**Exercise directions**: Reproduce the span that opens at the line containing "place('output_shaft', outputShaft(), steel());" and closes at the line containing "before = set(bpy.data.objects)", both lines included, without alteration and without any other line.
# START OF Available data
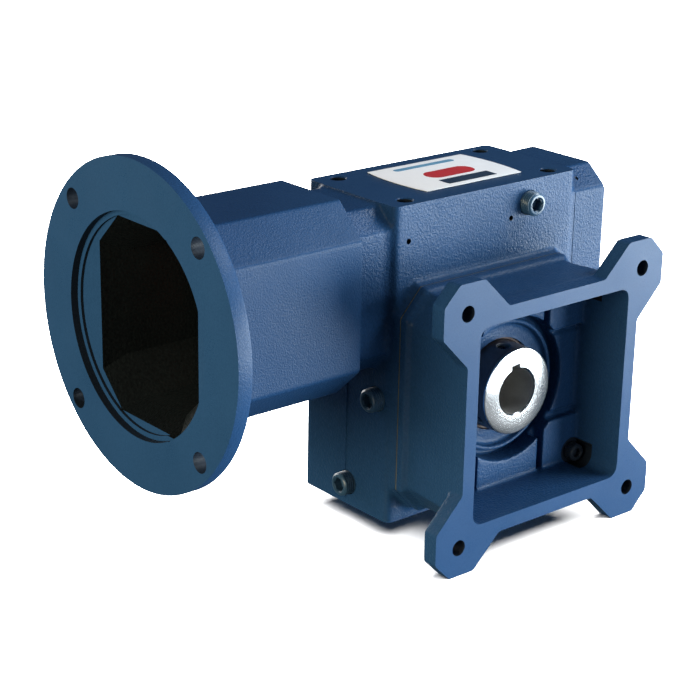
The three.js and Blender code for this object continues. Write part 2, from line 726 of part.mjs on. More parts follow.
function wormShaft() {
  const { left, extensionEnd, right, extensionR, seatR, shoulderR } = SHAFT;
  const seatLeft = WORM_BEARING_X.left + WORM_BEARING.width + GAP;
  const seatRight = WORM_BEARING_X.right - GAP;
  const profile = [
    [0, left],
    [extensionR - 1, left],
    [extensionR, left + 1],
    [extensionR, extensionEnd],
    [seatR, extensionEnd],
    [seatR, seatLeft],
    [shoulderR, seatLeft],
    [shoulderR, -WORM.half + 1],
    [seatR, -WORM.half + 2],
    [seatR, WORM.half - 2],
    [shoulderR, WORM.half - 1],
    [shoulderR, seatRight],
    [seatR, seatRight],
    [seatR, right],
    [0, right],
  ];
  const keyway = block([left - 1, left + 20], [-2.7, 2.7], [WORM_Z + 6.7, WORM_Z + 12]);
  return cut(join(turned(profile, 'x', wormAxis, 20), wormThread()), keyway);
}

// Tooth tips follow the worm's root across the gear's width, up to the blank's own radius.
function tipRadius(offset) {
  const reach = WORM.rootR + 0.9;
  const depth = Math.abs(offset) < reach ? Math.sqrt(reach ** 2 - offset ** 2) : 0;
  return Math.min(CENTRES - depth, GEAR.outerR);
}

function gearOutline() {
  const pitch = (2 * Math.PI) / TEETH;
  const rootR = (MODULE * TEETH) / 2 - 1.25 * MODULE;
  const points = [];
  for (let tooth = 0; tooth < TEETH; tooth += 1) {
    const middle = Math.PI / 2 + tooth * pitch;
    const places = [
      [-0.3 * pitch, rootR],
      [-0.105 * pitch, GEAR.outerR],
      [0.105 * pitch, GEAR.outerR],
      [0.3 * pitch, rootR],
    ];
    for (const [angle, r] of places) {
      points.push([r * Math.cos(middle + angle), r * Math.sin(middle + angle)]);
    }
  }
  return polygon(points);
}

function gearRim() {
  const width = 2 * GEAR.halfWidth;
  const leadAngle = Math.atan(LEAD / (2 * Math.PI * WORM_PITCH_R));
  const geometry = extruded(gearOutline(), width, 4).translate(0, 0, -GEAR.halfWidth);
  const position = geometry.getAttribute('position');
  for (let i = 0; i < position.count; i += 1) {
    const radius = Math.hypot(position.getX(i), position.getY(i));
    const scale = radius > 47 ? tipRadius(position.getZ(i)) / radius : 1;
    position.setXY(i, position.getX(i) * scale, position.getY(i) * scale);
  }
  twisted(geometry, Math.tan(leadAngle) / ((MODULE * TEETH) / 2));
  toFront(geometry).translate(...outputAxis);
  return cut(solid(geometry), rodOnOutput(GEAR.rimInnerR, -20, 20, 28));
}

function keySeat(width, low, high, y0, y1) {
  return block([-width / 2, width / 2], [y0, y1], [OUT_Z + low, OUT_Z + high]);
}

function gearHub() {
  const hub = rodOnOutput(GEAR.hubR, -GEAR.hubHalf, GEAR.hubHalf, 28);
  const slot = keySeat(GEAR_KEY.width + 2 * GAP, GEAR_KEY.low - GAP, 0, -20, 20);
  return cut(hub, rodOnOutput(OUTPUT.seatR + GAP, -20, 20, 24), slot);
}

function setScrewAxis(index) {
  return [OUTPUT.keyAngle, OUTPUT.keyAngle + 120][index];
}

function radialRod(radius, low, high, degrees, y, segments) {
  const geometry = new THREE.CylinderGeometry(radius, radius, high - low, segments);
  geometry.rotateX(Math.PI / 2).translate(0, 0, (low + high) / 2);
  geometry.rotateY(THREE.MathUtils.degToRad(-degrees)).translate(0, y, OUT_Z);
  return solid(geometry);
}

function outputShaft() {
  const { half, endR, seatR, seatHalf, boreR, keyAngle } = OUTPUT;
  const profile = [
    [boreR, -half],
    [endR - 0.6, -half],
    [endR, -half + 0.6],
    [endR, -seatHalf],
    [seatR, -seatHalf],
    [seatR, seatHalf],
    [endR, seatHalf],
    [endR, half - 0.6],
    [endR - 0.6, half],
    [boreR, half],
    [boreR, -half],
  ];
  const { width, top } = OUTPUT_KEYWAY;
  const slot = new THREE.BoxGeometry(width, 2 * half + 2, top).translate(0, 0, top / 2);
  slot.rotateY(THREE.MathUtils.degToRad(-keyAngle)).translate(...outputAxis);
  const reach = GEAR_KEY.halfLength + GAP;
  const gearKeySeat = keySeat(GEAR_KEY.width + 2 * GAP, -seatR - 1, GEAR_KEY.high + GAP, -reach, reach);
  const tapped = [0, 1].map((i) =>
    radialRod(SET_SCREW.r + GAP, boreR - 1, endR + 1, setScrewAxis(i), SET_SCREW.y, 8),
  );
  return cut(turned(profile, 'y', outputAxis, 32), solid(slot), gearKeySeat, ...tapped);
}

// ---------- coupling ----------

// A block of the coupling between two radii, spread evenly about one direction.
function couplingSector(innerR, outerR, spread, middle, x0, x1) {
  const half = THREE.MathUtils.degToRad(spread);
  const outline = new THREE.Shape();
  outline.absarc(0, 0, outerR, -half, half);
  outline.absarc(0, 0, innerR, half, -half, true);
  const geometry = extruded(outline, x1 - x0);
  geometry.rotateZ(THREE.MathUtils.degToRad(middle)).translate(0, 0, x0);
  return solid(turnTo(geometry, 'x').translate(...wormAxis));
}

function couplingHub() {
  const { r, bodyLow, bodyHigh, jaw, jawSpread, coreR } = COUPLING;
  const body = rodOnWorm(r, bodyLow, bodyHigh);
  const jaws = [0, 120, 240].map((middle) =>
    couplingSector(coreR + 2, r, jawSpread, middle, bodyLow - jaw, bodyLow + 1),
  );
  const bore = rodOnWorm(SHAFT.extensionR + GAP, bodyLow - 1, bodyHigh + 1, 20);
  const keyway = block([bodyLow - 1, bodyHigh + 1], [-2.7, 2.7], [WORM_Z, WORM_Z + 12.3]);
  return cut(join(body, ...jaws), bore, keyway);
}

function couplingSpider() {
  const { r, bodyLow, jaw, legSpread, coreR } = COUPLING;
  const [x0, x1] = [bodyLow - jaw, bodyLow - GAP];
  const core = ring(5, coreR, x0, x1, 'x', wormAxis, 18);
  const legs = [30, 90, 150, 210, 270, 330].map((middle) =>
    couplingSector(coreR - 1, r - 0.6, legSpread, middle, x0, x1),
  );
  return join(core, ...legs);
}

// ---------- label ----------

// A thin film whose two short sides bow outward.
function plateLabel() {
  const { x, y, halfX, halfY, bow, thickness } = LABEL;
  const outline = new THREE.Shape();
  outline.moveTo(halfX - bow, -halfY);
  outline.quadraticCurveTo(halfX + bow, 0, halfX - bow, halfY);
  outline.lineTo(bow - halfX, halfY);
  outline.quadraticCurveTo(-halfX - bow, 0, bow - halfX, -halfY);
  const film = extruded(outline, thickness, 1, 8).translate(x, y, BODY.top + GAP);
  return solid(film);
}

// ---------- assembly ----------

place('housing', housing(), paint());
place('motor_adapter', motorAdapter(), paint());
place('output_flange', outputFlange(), paint());
place('rear_cover', rearCover(), paint());
place('end_cover', endCover(), paint());

place('adapter_gasket', wormGasket(neckOutline(LEFT_NECK), BELL_END + GAP, adapterScrews), gasketPaper());
place('end_cover_gasket', wormGasket(coverOutline(), RIGHT_NECK.end + GAP, coverScrews), gasketPaper());
place('flange_gasket', flangeGasket(), gasketPaper());
place('rear_cover_gasket', rearGasket(), gasketPaper());

adapterScrews.forEach(([y, z], i) => {
  const seat = BELL_END - BELL.endWall - GAP;
  place(`adapter_screw_${i + 1}`, capScrew('x', [0, y, WORM_Z + z], seat, -1, 20), blackOxide());
});
coverScrews.forEach(([y, z], i) => {
  const top = COVER_START + COVER.thickness;
  place(`end_cover_screw_${i + 1}`, flatScrew('x', [0, y, WORM_Z + z], top, 1, 14), blackOxide());
});
flangeScrews.forEach(([x, z], i) => {
  const seat = FLOOR.pad + 1 - GAP;
  place(`flange_screw_${i + 1}`, capScrew('y', [x, 0, OUT_Z + z], seat, -1, 28), blackOxide());
});
rearScrewPlaces().forEach(([x, z], i) => {
  const seat = REAR.plateEnd + GAP;
  place(`rear_cover_screw_${i + 1}`, capScrew('y', [x, 0, OUT_Z + z], seat, 1, 20), blackOxide());
});

plugs.forEach(({ name, axis, centre, wall, sign }) => {
  place(name, pipePlug(axis, centre, wall, sign), zinc());
});

place('worm_shaft', wormShaft(), steel());
place(
  'coupling_key',
  block(
    [COUPLING_KEY.from, COUPLING_KEY.to],
    [-COUPLING_KEY.halfWidth, COUPLING_KEY.halfWidth],
    [WORM_Z + COUPLING_KEY.low, WORM_Z + COUPLING_KEY.high],
  ),
  steel(),
);
place('coupling_hub', couplingHub(), castIron());
place('coupling_spider', couplingSpider(), polyurethane());
place(
  'worm_locknut',
  ring(
    SHAFT.seatR + GAP,
    LOCKNUT.r,
    WORM_BEARING_X.right + WORM_BEARING.width + GAP,
    LOCKNUT.end,
    'x',
    wormAxis,
    16,
  ),
  blackOxide(),
);
bearing('worm_bearing_left', 'x', wormAxis, WORM_BEARING_X.left, WORM_BEARING.width, WORM_BEARING);
bearing('worm_bearing_right', 'x', wormAxis, WORM_BEARING_X.right, WORM_BEARING.width, WORM_BEARING);
place(
  'worm_seal',
  ring(SHAFT.seatR + GAP, WORM_BORE_R - GAP, WORM_SEAL.x0, WORM_SEAL.x1, 'x', wormAxis, 24),
  rubber(),
);

place('output_shaft', outputShaft(), steel());
place('gear_hub', gearHub(), castIron());
place('gear_rim', gearRim(), bronze());
place(
  'gear_key',
  keySeat(GEAR_KEY.width, GEAR_KEY.low, GEAR_KEY.high, -GEAR_KEY.halfLength, GEAR_KEY.halfLength),
  steel(),
);
for (const [name, side] of [
  ['front', -1],
  ['rear', 1],
]) {
  const b = OUT_BEARING;
  const start = side < 0 ? -b.end : b.start;
  bearing(`output_bearing_${name}`, 'y', outputAxis, start, b.end - b.start, b);
  const spacer = [GEAR.hubHalf + GAP, b.start - GAP].map((y) => side * y);
  place(`gear_spacer_${name}`, ring(OUTPUT.seatR + GAP, SPACER_R, ...spacer, 'y', outputAxis, 24), steel());
  const seal = [OUT_SEAL.start, OUT_SEAL.end].map((y) => side * y);
  const { innerR, outerR } = OUT_SEAL;
  place(`output_seal_${name}`, ring(innerR, outerR, ...seal, 'y', outputAxis, 24), rubber());
}
for (const i of [0, 1]) {
  const grub = radialRod(SET_SCREW.r, SET_SCREW.low, SET_SCREW.high, setScrewAxis(i), SET_SCREW.y, 8);
  const { socketR, socket: depth, high, y } = SET_SCREW;
  const socket = radialRod(socketR, high - depth, high + 1, setScrewAxis(i), y, 6);
  place(`shaft_set_screw_${i + 1}`, cut(grub, socket), blackOxide());
}

place('plate_label', plateLabel(), labelFilm());

export default assembly;
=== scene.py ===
"""Looks of the worm gearbox: castings with rounded edges, machined faces, fasteners, shaft and studio."""

import math

import bpy
from mathutils import Matrix, Vector


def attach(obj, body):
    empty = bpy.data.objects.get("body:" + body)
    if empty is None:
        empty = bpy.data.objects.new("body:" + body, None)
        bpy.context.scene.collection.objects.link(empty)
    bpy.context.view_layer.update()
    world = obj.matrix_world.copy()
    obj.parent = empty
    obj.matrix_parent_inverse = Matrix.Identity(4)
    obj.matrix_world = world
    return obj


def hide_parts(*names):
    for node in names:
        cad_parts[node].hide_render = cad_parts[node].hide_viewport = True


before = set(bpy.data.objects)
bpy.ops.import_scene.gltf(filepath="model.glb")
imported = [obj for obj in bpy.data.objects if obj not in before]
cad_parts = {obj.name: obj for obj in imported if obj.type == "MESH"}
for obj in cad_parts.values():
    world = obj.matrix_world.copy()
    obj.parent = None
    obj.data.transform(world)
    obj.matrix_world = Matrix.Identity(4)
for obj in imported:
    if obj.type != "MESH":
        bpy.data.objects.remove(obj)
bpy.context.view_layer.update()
scene = bpy.context.scene

MM = 0.001  # pieces are built in millimetres and scaled to metres when they are finished

# ---------- dimensions, in millimetres ----------

GAP = 0.3
JOINT = 1.1  # distance between two castings with a gasket between them
STOCK = 2  # extra length on a casting, which machining takes off again

OUT_Z = 69.2
WORM_Z = 129.5
ON_OUTPUT = (0, OUT_Z)  # (x, z) of the output axis
ON_WORM = (0, WORM_Z)  # (y, z) of the worm axis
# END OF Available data
**Task output**:
place('output_shaft', outputShaft(), steel());
place('gear_hub', gearHub(), castIron());
place('gear_rim', gearRim(), bronze());
place(
  'gear_key',
  keySeat(GEAR_KEY.width, GEAR_KEY.low, GEAR_KEY.high, -GEAR_KEY.halfLength, GEAR_KEY.halfLength),
  steel(),
);
for (const [name, side] of [
  ['front', -1],
  ['rear', 1],
]) {
  const b = OUT_BEARING;
  const start = side < 0 ? -b.end : b.start;
  bearing(`output_bearing_${name}`, 'y', outputAxis, start, b.end - b.start, b);
  const spacer = [GEAR.hubHalf + GAP, b.start - GAP].map((y) => side * y);
  place(`gear_spacer_${name}`, ring(OUTPUT.seatR + GAP, SPACER_R, ...spacer, 'y', outputAxis, 24), steel());
  const seal = [OUT_SEAL.start, OUT_SEAL.end].map((y) => side * y);
  const { innerR, outerR } = OUT_SEAL;
  place(`output_seal_${name}`, ring(innerR, outerR, ...seal, 'y', outputAxis, 24), rubber());
}
for (const i of [0, 1]) {
  const grub = radialRod(SET_SCREW.r, SET_SCREW.low, SET_SCREW.high, setScrewAxis(i), SET_SCREW.y, 8);
  const { socketR, socket: depth, high, y } = SET_SCREW;
  const socket = radialRod(socketR, high - depth, high + 1, setScrewAxis(i), y, 6);
  place(`shaft_set_screw_${i + 1}`, cut(grub, socket), blackOxide());
}

place('plate_label', plateLabel(), labelFilm());

export default assembly;
=== scene.py ===
"""Looks of the worm gearbox: castings with rounded edges, machined faces, fasteners, shaft and studio."""

import math

import bpy
from mathutils import Matrix, Vector


def attach(obj, body):
    empty = bpy.data.objects.get("body:" + body)
    if empty is None:
        empty = bpy.data.objects.new("body:" + body, None)
        bpy.context.scene.collection.objects.link(empty)
    bpy.context.view_layer.update()
    world = obj.matrix_world.copy()
    obj.parent = empty
    obj.matrix_parent_inverse = Matrix.Identity(4)
    obj.matrix_world = world
    return obj


def hide_parts(*names):
    for node in names:
        cad_parts[node].hide_render = cad_parts[node].hide_viewport = True


before = set(bpy.data.objects)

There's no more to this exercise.